> **What you will do**
Starting at the line that contains "cad_parts[node].hide_render = cad_parts[node].hide_viewport" and stopping at the line that contains "CHANNELS = 4", repeat every line exactly, the two end lines included, and nothing else.

> **Records to process**

--- Start ---

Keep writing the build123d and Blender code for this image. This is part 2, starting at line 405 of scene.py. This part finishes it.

--- End ---
--- Start ---

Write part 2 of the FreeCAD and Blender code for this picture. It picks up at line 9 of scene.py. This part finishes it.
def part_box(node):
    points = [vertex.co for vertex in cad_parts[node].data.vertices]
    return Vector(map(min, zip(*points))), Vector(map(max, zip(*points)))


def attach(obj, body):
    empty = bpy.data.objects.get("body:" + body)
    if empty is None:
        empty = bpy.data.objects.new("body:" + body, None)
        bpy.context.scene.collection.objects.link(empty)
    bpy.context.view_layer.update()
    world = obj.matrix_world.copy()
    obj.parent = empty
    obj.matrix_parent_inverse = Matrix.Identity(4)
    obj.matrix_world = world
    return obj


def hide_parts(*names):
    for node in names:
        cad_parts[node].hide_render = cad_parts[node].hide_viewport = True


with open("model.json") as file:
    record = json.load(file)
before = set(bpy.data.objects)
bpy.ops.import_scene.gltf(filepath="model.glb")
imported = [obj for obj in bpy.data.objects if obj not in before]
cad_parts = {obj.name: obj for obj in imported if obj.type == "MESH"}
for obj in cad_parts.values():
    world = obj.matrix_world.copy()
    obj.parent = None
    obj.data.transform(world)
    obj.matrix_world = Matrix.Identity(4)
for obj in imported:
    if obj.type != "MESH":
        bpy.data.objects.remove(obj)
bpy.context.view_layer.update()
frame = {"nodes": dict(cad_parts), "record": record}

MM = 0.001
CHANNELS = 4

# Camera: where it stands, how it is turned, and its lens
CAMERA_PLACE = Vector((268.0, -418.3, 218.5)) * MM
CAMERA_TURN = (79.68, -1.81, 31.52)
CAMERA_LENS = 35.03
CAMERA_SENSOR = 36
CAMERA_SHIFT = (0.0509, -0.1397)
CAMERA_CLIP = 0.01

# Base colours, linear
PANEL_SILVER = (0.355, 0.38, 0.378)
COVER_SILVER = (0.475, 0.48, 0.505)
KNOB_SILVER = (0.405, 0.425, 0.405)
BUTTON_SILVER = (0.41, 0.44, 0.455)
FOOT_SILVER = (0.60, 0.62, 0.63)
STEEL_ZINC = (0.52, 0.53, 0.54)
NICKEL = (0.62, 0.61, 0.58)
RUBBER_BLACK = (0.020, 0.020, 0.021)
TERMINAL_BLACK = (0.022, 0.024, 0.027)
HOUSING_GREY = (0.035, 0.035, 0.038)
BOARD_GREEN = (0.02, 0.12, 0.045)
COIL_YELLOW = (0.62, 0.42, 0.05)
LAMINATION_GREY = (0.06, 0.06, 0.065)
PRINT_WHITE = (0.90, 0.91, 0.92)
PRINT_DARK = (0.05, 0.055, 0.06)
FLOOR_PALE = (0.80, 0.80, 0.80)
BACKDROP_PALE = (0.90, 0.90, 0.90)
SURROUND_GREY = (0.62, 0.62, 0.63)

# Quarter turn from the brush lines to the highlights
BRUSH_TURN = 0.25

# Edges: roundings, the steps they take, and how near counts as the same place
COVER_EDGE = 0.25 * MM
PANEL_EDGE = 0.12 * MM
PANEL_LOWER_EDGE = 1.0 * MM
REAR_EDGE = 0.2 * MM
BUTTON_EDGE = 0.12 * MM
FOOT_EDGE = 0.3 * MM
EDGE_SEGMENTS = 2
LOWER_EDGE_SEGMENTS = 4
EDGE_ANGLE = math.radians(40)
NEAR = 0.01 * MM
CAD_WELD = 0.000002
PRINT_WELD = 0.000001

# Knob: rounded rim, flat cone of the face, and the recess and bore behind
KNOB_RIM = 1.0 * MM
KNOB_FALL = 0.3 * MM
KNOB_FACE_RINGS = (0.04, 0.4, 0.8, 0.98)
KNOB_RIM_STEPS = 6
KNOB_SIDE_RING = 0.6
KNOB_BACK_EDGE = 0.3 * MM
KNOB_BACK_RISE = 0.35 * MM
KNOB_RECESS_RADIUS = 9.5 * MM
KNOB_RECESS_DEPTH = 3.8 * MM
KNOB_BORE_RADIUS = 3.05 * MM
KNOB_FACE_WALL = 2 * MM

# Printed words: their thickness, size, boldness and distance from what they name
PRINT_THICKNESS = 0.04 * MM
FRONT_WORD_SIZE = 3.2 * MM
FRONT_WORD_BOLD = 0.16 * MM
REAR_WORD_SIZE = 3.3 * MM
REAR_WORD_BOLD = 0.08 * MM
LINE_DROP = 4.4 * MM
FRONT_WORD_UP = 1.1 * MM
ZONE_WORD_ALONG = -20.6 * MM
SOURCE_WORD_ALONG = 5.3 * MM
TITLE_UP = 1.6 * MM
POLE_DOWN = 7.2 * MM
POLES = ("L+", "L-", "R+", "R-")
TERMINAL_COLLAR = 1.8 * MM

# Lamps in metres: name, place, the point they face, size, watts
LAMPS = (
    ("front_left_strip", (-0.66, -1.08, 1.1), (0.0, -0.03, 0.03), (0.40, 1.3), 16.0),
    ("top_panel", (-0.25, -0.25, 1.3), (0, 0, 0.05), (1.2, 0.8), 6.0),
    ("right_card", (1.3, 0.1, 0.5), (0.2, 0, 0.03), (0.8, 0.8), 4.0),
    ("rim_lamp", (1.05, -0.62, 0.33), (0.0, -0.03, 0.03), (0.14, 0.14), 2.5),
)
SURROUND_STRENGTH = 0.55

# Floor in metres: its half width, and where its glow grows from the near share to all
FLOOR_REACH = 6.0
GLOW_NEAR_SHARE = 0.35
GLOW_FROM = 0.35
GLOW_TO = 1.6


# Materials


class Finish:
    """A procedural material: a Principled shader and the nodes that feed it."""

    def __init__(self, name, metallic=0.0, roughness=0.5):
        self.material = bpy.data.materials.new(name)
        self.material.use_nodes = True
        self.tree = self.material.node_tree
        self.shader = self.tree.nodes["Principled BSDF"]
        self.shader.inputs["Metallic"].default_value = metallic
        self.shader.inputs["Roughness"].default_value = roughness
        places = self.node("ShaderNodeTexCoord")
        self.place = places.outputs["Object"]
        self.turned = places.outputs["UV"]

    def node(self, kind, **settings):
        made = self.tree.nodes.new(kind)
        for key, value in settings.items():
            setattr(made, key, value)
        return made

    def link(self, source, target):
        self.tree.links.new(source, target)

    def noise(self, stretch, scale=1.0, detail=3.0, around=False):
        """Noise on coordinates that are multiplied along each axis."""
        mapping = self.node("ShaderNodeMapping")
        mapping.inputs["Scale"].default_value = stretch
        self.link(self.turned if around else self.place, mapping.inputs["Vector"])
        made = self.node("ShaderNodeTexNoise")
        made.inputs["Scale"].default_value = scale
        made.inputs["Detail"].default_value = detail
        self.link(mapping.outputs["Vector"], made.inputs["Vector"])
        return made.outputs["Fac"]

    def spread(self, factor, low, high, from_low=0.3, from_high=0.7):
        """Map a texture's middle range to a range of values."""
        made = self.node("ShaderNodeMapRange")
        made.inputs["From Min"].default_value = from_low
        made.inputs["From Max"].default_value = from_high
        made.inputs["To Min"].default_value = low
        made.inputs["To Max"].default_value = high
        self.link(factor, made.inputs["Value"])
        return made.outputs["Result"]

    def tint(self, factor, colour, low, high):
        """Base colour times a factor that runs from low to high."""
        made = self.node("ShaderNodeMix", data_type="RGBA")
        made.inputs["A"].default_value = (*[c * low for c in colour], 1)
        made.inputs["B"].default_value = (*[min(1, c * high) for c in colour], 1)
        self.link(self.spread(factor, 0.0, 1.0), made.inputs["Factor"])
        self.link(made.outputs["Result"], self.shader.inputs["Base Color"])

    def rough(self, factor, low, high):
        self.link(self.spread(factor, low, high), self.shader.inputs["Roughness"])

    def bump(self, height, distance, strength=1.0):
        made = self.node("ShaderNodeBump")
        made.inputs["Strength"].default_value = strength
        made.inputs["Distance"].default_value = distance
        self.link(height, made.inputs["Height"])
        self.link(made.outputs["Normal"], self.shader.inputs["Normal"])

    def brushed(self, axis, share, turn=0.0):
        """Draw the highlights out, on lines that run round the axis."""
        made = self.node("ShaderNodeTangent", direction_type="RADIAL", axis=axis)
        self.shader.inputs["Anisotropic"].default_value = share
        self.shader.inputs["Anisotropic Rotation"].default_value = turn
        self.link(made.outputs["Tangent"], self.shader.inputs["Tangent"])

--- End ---

> **Task answer**
        cad_parts[node].hide_render = cad_parts[node].hide_viewport = True


with open("model.json") as file:
    record = json.load(file)
before = set(bpy.data.objects)
bpy.ops.import_scene.gltf(filepath="model.glb")
imported = [obj for obj in bpy.data.objects if obj not in before]
cad_parts = {obj.name: obj for obj in imported if obj.type == "MESH"}
for obj in cad_parts.values():
    world = obj.matrix_world.copy()
    obj.parent = None
    obj.data.transform(world)
    obj.matrix_world = Matrix.Identity(4)
for obj in imported:
    if obj.type != "MESH":
        bpy.data.objects.remove(obj)
bpy.context.view_layer.update()
frame = {"nodes": dict(cad_parts), "record": record}

MM = 0.001
CHANNELS = 4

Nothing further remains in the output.